BEGIN
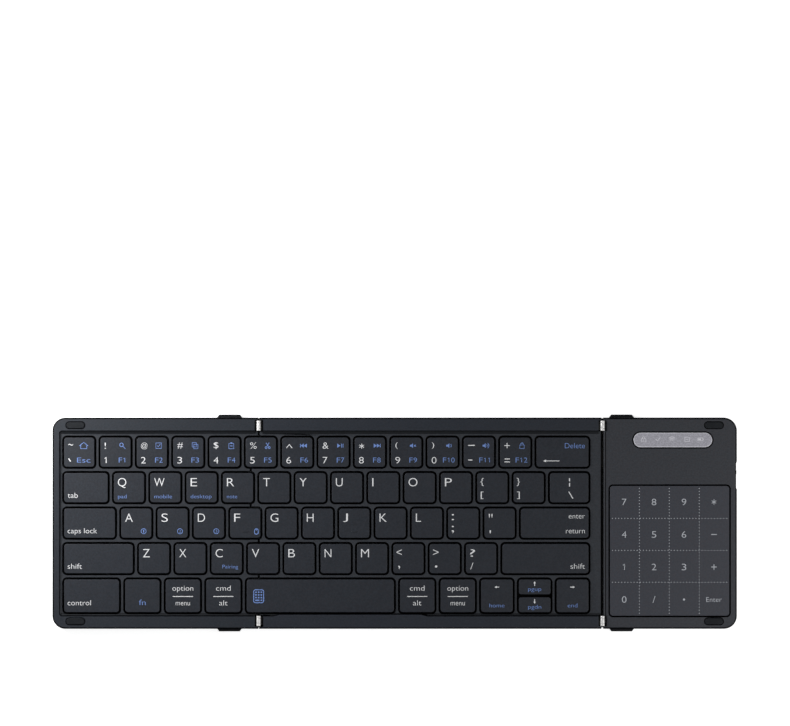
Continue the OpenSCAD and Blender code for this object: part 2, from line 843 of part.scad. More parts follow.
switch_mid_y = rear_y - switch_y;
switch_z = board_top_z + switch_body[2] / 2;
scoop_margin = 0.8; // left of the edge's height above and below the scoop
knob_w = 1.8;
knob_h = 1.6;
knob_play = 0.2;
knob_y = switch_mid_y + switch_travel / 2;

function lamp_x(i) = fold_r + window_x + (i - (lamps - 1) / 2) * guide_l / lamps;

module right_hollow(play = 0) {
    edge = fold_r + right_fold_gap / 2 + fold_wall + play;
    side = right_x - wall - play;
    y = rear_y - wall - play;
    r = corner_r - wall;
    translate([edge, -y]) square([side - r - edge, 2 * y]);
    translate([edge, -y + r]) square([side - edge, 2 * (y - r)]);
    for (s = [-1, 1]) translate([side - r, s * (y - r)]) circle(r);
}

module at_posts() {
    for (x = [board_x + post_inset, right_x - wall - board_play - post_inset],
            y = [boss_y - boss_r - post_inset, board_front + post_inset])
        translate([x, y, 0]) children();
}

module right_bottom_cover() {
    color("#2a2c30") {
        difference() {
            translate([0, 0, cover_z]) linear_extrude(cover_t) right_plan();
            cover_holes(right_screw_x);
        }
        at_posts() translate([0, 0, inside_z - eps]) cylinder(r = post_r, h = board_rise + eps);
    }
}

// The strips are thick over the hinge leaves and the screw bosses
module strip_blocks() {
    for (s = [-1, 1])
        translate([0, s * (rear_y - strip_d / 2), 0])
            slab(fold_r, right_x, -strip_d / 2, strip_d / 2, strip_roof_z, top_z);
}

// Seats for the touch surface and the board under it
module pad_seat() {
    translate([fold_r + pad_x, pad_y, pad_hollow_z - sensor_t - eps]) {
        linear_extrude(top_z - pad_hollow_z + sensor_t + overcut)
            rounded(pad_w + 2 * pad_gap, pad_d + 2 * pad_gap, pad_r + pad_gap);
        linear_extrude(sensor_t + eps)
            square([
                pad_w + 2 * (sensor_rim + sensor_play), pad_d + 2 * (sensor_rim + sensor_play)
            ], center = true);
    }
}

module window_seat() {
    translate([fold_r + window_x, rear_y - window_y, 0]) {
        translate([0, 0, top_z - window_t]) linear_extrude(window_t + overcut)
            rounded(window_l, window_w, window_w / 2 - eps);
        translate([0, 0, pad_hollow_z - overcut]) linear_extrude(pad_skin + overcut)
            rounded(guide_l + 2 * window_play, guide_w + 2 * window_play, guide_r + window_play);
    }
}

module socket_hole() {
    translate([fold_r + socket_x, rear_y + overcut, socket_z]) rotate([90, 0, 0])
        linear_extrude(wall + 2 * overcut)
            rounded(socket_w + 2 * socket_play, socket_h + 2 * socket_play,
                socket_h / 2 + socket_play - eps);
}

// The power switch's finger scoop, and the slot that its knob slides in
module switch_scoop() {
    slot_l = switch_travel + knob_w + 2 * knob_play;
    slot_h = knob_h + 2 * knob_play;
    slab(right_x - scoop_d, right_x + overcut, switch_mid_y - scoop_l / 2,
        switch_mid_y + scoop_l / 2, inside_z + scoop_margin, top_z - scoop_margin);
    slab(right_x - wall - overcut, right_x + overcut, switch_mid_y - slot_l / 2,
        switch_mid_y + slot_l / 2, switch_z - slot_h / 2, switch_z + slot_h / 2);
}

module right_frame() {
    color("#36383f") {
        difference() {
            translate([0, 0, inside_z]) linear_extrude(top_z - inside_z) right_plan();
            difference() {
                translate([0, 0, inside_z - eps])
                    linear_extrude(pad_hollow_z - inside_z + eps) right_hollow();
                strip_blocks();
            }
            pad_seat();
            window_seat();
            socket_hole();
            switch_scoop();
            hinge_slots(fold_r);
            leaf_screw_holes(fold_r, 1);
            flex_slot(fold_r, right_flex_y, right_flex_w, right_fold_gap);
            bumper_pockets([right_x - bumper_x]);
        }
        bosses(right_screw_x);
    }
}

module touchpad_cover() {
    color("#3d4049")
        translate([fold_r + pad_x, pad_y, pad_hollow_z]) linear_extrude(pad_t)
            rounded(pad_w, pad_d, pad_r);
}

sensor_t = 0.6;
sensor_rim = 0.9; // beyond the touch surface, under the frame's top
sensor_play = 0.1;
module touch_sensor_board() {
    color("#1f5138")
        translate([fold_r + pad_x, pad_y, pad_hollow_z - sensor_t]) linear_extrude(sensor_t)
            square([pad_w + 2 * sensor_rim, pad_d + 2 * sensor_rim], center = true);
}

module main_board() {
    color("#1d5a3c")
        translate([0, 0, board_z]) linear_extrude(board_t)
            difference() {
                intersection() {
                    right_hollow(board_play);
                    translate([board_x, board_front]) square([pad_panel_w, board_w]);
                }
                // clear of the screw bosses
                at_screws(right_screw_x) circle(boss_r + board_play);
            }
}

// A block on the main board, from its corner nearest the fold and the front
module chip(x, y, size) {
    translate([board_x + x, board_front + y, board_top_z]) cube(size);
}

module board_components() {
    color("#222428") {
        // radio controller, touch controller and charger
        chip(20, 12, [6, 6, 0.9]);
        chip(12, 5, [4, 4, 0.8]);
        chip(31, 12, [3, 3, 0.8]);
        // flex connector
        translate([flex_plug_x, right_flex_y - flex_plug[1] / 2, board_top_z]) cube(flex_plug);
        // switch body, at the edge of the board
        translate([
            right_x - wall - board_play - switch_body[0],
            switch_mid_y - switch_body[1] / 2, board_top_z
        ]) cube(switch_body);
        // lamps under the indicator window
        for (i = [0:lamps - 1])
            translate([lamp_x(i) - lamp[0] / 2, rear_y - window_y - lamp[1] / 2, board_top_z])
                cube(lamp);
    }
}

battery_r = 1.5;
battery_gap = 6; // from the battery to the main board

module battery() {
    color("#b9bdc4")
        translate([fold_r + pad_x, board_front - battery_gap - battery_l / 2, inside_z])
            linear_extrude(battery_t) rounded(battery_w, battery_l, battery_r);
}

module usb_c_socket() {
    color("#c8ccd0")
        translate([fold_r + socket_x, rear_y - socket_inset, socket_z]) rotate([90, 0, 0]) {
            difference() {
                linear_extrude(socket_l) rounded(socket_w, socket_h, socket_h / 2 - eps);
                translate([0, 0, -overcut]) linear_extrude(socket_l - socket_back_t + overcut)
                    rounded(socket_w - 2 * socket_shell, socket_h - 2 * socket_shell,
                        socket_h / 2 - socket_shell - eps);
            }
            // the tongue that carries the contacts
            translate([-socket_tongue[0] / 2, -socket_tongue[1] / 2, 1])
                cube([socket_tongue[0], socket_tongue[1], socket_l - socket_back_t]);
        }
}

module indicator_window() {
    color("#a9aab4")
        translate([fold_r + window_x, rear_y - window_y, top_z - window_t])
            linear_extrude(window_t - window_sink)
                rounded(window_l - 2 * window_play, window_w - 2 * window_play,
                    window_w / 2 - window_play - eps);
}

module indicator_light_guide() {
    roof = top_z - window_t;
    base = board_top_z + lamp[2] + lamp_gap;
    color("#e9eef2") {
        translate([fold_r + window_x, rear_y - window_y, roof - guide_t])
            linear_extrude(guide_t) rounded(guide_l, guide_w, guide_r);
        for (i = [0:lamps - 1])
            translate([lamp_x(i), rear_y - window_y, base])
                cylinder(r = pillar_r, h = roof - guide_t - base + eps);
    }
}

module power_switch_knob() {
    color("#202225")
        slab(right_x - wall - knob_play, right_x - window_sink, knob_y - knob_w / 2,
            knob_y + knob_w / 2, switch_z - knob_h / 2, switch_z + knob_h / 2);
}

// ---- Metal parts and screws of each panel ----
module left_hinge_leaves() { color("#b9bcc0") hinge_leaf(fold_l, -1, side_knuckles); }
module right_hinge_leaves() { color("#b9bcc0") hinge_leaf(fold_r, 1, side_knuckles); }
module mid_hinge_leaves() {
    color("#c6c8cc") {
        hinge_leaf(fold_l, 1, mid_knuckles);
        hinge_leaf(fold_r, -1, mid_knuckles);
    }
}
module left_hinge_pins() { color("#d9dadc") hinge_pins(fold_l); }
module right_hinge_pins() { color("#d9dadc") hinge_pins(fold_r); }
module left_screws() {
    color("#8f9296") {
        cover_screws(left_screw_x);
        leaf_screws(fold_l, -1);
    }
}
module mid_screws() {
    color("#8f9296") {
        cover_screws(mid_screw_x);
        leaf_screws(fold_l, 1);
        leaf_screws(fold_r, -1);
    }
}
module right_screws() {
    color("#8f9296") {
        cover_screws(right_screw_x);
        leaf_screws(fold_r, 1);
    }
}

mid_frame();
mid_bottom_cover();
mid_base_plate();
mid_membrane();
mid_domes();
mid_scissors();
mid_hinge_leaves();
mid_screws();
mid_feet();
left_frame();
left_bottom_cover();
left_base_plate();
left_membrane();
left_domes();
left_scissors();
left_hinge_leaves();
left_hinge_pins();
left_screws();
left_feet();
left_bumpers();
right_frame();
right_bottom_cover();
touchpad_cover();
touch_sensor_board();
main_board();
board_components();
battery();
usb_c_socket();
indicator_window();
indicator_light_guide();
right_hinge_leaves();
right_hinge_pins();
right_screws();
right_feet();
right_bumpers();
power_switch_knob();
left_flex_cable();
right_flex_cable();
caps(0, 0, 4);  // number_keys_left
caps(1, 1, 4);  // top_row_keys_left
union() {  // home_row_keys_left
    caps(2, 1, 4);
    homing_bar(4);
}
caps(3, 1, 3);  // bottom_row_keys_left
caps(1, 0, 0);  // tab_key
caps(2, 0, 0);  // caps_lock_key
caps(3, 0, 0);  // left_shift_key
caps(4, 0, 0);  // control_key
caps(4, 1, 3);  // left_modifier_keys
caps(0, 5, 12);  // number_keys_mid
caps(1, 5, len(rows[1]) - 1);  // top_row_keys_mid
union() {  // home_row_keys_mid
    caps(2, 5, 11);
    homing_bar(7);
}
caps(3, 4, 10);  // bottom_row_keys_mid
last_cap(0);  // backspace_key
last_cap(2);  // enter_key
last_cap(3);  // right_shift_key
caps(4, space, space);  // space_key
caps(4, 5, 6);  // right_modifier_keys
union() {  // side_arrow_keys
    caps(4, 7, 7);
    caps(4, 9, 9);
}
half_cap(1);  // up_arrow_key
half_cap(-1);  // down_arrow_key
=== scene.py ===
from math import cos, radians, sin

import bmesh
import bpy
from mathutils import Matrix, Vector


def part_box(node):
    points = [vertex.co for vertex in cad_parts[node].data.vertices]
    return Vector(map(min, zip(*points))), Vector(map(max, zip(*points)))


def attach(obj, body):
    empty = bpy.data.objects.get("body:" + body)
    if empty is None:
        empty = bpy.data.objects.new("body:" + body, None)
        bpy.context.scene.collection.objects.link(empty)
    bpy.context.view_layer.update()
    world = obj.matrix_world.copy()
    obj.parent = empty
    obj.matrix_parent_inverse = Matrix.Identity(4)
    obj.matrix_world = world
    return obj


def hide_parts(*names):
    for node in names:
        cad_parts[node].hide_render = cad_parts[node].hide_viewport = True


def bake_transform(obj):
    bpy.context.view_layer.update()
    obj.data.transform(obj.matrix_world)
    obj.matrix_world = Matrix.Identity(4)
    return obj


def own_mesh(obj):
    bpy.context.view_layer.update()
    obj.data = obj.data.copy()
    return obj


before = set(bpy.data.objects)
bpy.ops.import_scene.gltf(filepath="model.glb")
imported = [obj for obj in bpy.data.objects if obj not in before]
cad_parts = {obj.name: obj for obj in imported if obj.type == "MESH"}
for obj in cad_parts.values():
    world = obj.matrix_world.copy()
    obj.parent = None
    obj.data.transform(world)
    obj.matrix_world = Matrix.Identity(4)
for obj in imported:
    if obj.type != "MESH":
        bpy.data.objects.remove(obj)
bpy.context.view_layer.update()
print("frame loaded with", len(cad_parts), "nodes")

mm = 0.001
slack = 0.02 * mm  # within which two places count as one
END
Given exercise:
Starting with the line with "power_switch_knob();" and ending with the line with "obj.matrix_parent_inverse = Matrix.Identity(4)", extract every line exactly and nothing outside that span.

Task result:
power_switch_knob();
left_flex_cable();
right_flex_cable();
caps(0, 0, 4);  // number_keys_left
caps(1, 1, 4);  // top_row_keys_left
union() {  // home_row_keys_left
    caps(2, 1, 4);
    homing_bar(4);
}
caps(3, 1, 3);  // bottom_row_keys_left
caps(1, 0, 0);  // tab_key
caps(2, 0, 0);  // caps_lock_key
caps(3, 0, 0);  // left_shift_key
caps(4, 0, 0);  // control_key
caps(4, 1, 3);  // left_modifier_keys
caps(0, 5, 12);  // number_keys_mid
caps(1, 5, len(rows[1]) - 1);  // top_row_keys_mid
union() {  // home_row_keys_mid
    caps(2, 5, 11);
    homing_bar(7);
}
caps(3, 4, 10);  // bottom_row_keys_mid
last_cap(0);  // backspace_key
last_cap(2);  // enter_key
last_cap(3);  // right_shift_key
caps(4, space, space);  // space_key
caps(4, 5, 6);  // right_modifier_keys
union() {  // side_arrow_keys
    caps(4, 7, 7);
    caps(4, 9, 9);
}
half_cap(1);  // up_arrow_key
half_cap(-1);  // down_arrow_key
=== scene.py ===
from math import cos, radians, sin

import bmesh
import bpy
from mathutils import Matrix, Vector


def part_box(node):
    points = [vertex.co for vertex in cad_parts[node].data.vertices]
    return Vector(map(min, zip(*points))), Vector(map(max, zip(*points)))


def attach(obj, body):
    empty = bpy.data.objects.get("body:" + body)
    if empty is None:
        empty = bpy.data.objects.new("body:" + body, None)
        bpy.context.scene.collection.objects.link(empty)
    bpy.context.view_layer.update()
    world = obj.matrix_world.copy()
    obj.parent = empty
    obj.matrix_parent_inverse = Matrix.Identity(4)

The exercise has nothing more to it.